Hysterically explaining all this to the attendant, she said that would be no problem. The buses aren't full this time of year. We arrived in Southampton, went inside and on the left there is the payphone.

It is so hard to use a payphone. I had a quarter. I put it in, then picked up the receiver and dialed the office. It is so slow dialing. What if they couldn't get me my cell phone in time for the next bus? This thing goes around and around. I don't know. I finished dialing. But it was still a dial tone.

I got my quarter back and tried again. Same thing happened. It's broken, I thought. I tried a third time and still the same thing happened. I tried the other payphone there - they seem to come in pairs - and THAT one had the same thing happen too. Then a Jitney employee, apparently feeling sorry for me, came over and told me the correct way to use it, which is dial first, then put the money amount in afterwards when an operator person asks for it, so I got the office.
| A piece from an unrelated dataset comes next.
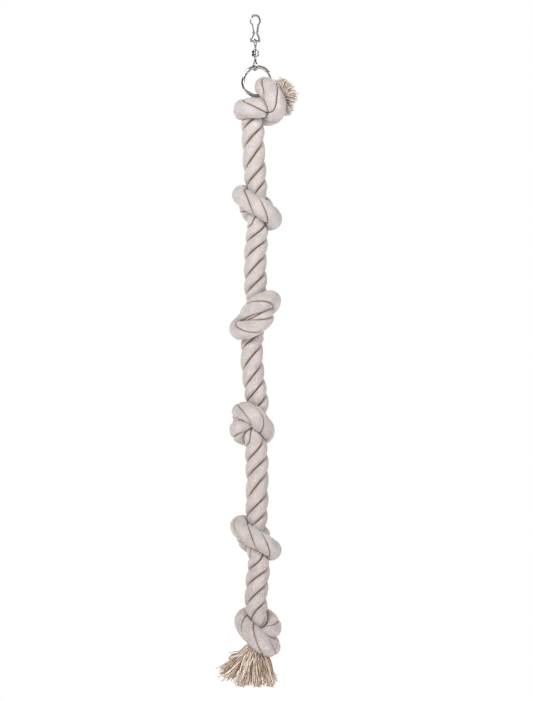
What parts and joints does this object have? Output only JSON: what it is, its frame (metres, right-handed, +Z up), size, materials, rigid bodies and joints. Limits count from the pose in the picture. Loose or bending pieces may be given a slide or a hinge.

Tom drove the cell phone over in plenty of time. I clutched it to my chest in happiness. It was the same feeling I had when somebody reattached my right arm after I had it fall off.

We had planned to sleep late at the Red Lion Inn the next morning, but that's not what happened. We were both up at the crack of dawn.

"Let's get outta here," I said.

Twelve miles out of Stockbridge we were on the Mass Pike heading for Boston, and a mile after that, just as the giant metal tree of the cell phone tower came into view, our cell phones popped to life.

"Ahhhh," we said in unison.

"Next rest stop, let's get some breakfast," I said. And so we did. We were two stupid people sitting at a little table, texting and listening to phone messages and, yes, getting our e-mail and the latest news and stock prices and basketball scores. Ahhhh.